**Problem to work on**
Reproduce all of the listing below without alteration.

**Dataset content**
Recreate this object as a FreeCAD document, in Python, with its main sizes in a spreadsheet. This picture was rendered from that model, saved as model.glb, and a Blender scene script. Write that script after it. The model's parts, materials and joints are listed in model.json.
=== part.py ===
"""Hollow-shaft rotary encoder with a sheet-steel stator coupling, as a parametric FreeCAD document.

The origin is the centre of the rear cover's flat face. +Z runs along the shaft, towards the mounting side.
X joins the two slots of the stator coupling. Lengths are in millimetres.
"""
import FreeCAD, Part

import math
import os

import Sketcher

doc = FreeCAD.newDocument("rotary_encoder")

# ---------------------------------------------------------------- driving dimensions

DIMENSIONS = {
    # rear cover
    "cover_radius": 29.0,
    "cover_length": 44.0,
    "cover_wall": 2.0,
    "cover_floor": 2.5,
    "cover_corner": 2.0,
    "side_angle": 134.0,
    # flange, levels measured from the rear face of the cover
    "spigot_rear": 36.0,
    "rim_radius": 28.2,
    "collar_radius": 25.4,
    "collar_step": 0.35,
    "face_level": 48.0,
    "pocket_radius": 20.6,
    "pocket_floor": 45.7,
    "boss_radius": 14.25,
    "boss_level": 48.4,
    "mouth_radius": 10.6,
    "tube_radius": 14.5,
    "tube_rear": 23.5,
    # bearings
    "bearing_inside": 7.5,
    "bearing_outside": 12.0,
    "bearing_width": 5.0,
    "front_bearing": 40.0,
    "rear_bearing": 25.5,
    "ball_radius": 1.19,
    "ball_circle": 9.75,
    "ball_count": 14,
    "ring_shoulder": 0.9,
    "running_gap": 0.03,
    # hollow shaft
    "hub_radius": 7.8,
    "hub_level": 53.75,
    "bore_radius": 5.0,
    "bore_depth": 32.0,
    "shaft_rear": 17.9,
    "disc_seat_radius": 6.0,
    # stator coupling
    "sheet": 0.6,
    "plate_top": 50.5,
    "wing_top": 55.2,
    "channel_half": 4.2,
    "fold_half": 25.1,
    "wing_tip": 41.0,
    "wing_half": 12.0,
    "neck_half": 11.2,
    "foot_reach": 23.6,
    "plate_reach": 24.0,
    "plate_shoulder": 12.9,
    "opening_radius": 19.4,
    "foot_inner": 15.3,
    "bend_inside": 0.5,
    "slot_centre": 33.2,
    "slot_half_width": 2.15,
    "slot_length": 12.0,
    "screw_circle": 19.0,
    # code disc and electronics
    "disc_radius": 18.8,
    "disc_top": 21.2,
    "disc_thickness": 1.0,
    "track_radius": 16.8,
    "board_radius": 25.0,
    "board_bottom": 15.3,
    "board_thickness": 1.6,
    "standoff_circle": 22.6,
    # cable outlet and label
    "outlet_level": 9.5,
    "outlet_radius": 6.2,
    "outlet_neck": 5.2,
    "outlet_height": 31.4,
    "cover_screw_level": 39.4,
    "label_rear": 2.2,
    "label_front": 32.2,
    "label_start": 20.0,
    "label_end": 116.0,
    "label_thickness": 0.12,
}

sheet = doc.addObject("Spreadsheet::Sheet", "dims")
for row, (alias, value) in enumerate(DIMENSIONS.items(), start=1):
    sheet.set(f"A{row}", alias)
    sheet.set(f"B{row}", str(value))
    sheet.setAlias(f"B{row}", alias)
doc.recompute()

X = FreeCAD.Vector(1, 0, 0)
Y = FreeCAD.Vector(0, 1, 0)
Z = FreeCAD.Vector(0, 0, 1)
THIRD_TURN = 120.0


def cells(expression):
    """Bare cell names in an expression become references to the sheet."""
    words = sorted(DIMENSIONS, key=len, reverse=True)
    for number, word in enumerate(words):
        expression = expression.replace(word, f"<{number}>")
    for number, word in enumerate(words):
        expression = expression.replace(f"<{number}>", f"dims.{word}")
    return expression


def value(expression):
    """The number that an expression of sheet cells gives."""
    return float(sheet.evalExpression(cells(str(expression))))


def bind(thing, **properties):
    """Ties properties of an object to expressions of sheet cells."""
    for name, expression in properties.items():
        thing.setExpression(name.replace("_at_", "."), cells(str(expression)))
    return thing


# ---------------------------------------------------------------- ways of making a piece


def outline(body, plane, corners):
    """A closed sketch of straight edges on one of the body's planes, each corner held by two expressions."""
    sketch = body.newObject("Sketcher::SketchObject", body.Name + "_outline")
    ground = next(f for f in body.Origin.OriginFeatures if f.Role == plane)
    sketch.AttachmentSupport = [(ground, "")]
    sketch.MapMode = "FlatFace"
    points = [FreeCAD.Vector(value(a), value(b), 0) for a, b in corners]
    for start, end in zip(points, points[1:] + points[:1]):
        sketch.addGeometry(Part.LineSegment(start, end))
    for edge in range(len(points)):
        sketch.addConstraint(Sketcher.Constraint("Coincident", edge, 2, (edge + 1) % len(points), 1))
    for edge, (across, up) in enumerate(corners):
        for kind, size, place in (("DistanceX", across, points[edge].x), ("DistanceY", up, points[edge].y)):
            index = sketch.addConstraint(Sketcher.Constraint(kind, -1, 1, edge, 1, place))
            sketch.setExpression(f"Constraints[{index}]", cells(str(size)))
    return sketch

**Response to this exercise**
Recreate this object as a FreeCAD document, in Python, with its main sizes in a spreadsheet. This picture was rendered from that model, saved as model.glb, and a Blender scene script. Write that script after it. The model's parts, materials and joints are listed in model.json.
=== part.py ===
"""Hollow-shaft rotary encoder with a sheet-steel stator coupling, as a parametric FreeCAD document.

The origin is the centre of the rear cover's flat face. +Z runs along the shaft, towards the mounting side.
X joins the two slots of the stator coupling. Lengths are in millimetres.
"""
import FreeCAD, Part

import math
import os

import Sketcher

doc = FreeCAD.newDocument("rotary_encoder")

# ---------------------------------------------------------------- driving dimensions

DIMENSIONS = {
    # rear cover
    "cover_radius": 29.0,
    "cover_length": 44.0,
    "cover_wall": 2.0,
    "cover_floor": 2.5,
    "cover_corner": 2.0,
    "side_angle": 134.0,
    # flange, levels measured from the rear face of the cover
    "spigot_rear": 36.0,
    "rim_radius": 28.2,
    "collar_radius": 25.4,
    "collar_step": 0.35,
    "face_level": 48.0,
    "pocket_radius": 20.6,
    "pocket_floor": 45.7,
    "boss_radius": 14.25,
    "boss_level": 48.4,
    "mouth_radius": 10.6,
    "tube_radius": 14.5,
    "tube_rear": 23.5,
    # bearings
    "bearing_inside": 7.5,
    "bearing_outside": 12.0,
    "bearing_width": 5.0,
    "front_bearing": 40.0,
    "rear_bearing": 25.5,
    "ball_radius": 1.19,
    "ball_circle": 9.75,
    "ball_count": 14,
    "ring_shoulder": 0.9,
    "running_gap": 0.03,
    # hollow shaft
    "hub_radius": 7.8,
    "hub_level": 53.75,
    "bore_radius": 5.0,
    "bore_depth": 32.0,
    "shaft_rear": 17.9,
    "disc_seat_radius": 6.0,
    # stator coupling
    "sheet": 0.6,
    "plate_top": 50.5,
    "wing_top": 55.2,
    "channel_half": 4.2,
    "fold_half": 25.1,
    "wing_tip": 41.0,
    "wing_half": 12.0,
    "neck_half": 11.2,
    "foot_reach": 23.6,
    "plate_reach": 24.0,
    "plate_shoulder": 12.9,
    "opening_radius": 19.4,
    "foot_inner": 15.3,
    "bend_inside": 0.5,
    "slot_centre": 33.2,
    "slot_half_width": 2.15,
    "slot_length": 12.0,
    "screw_circle": 19.0,
    # code disc and electronics
    "disc_radius": 18.8,
    "disc_top": 21.2,
    "disc_thickness": 1.0,
    "track_radius": 16.8,
    "board_radius": 25.0,
    "board_bottom": 15.3,
    "board_thickness": 1.6,
    "standoff_circle": 22.6,
    # cable outlet and label
    "outlet_level": 9.5,
    "outlet_radius": 6.2,
    "outlet_neck": 5.2,
    "outlet_height": 31.4,
    "cover_screw_level": 39.4,
    "label_rear": 2.2,
    "label_front": 32.2,
    "label_start": 20.0,
    "label_end": 116.0,
    "label_thickness": 0.12,
}

sheet = doc.addObject("Spreadsheet::Sheet", "dims")
for row, (alias, value) in enumerate(DIMENSIONS.items(), start=1):
    sheet.set(f"A{row}", alias)
    sheet.set(f"B{row}", str(value))
    sheet.setAlias(f"B{row}", alias)
doc.recompute()

X = FreeCAD.Vector(1, 0, 0)
Y = FreeCAD.Vector(0, 1, 0)
Z = FreeCAD.Vector(0, 0, 1)
THIRD_TURN = 120.0


def cells(expression):
    """Bare cell names in an expression become references to the sheet."""
    words = sorted(DIMENSIONS, key=len, reverse=True)
    for number, word in enumerate(words):
        expression = expression.replace(word, f"<{number}>")
    for number, word in enumerate(words):
        expression = expression.replace(f"<{number}>", f"dims.{word}")
    return expression


def value(expression):
    """The number that an expression of sheet cells gives."""
    return float(sheet.evalExpression(cells(str(expression))))


def bind(thing, **properties):
    """Ties properties of an object to expressions of sheet cells."""
    for name, expression in properties.items():
        thing.setExpression(name.replace("_at_", "."), cells(str(expression)))
    return thing


# ---------------------------------------------------------------- ways of making a piece


def outline(body, plane, corners):
    """A closed sketch of straight edges on one of the body's planes, each corner held by two expressions."""
    sketch = body.newObject("Sketcher::SketchObject", body.Name + "_outline")
    ground = next(f for f in body.Origin.OriginFeatures if f.Role == plane)
    sketch.AttachmentSupport = [(ground, "")]
    sketch.MapMode = "FlatFace"
    points = [FreeCAD.Vector(value(a), value(b), 0) for a, b in corners]
    for start, end in zip(points, points[1:] + points[:1]):
        sketch.addGeometry(Part.LineSegment(start, end))
    for edge in range(len(points)):
        sketch.addConstraint(Sketcher.Constraint("Coincident", edge, 2, (edge + 1) % len(points), 1))
    for edge, (across, up) in enumerate(corners):
        for kind, size, place in (("DistanceX", across, points[edge].x), ("DistanceY", up, points[edge].y)):
            index = sketch.addConstraint(Sketcher.Constraint(kind, -1, 1, edge, 1, place))
            sketch.setExpression(f"Constraints[{index}]", cells(str(size)))
    return sketch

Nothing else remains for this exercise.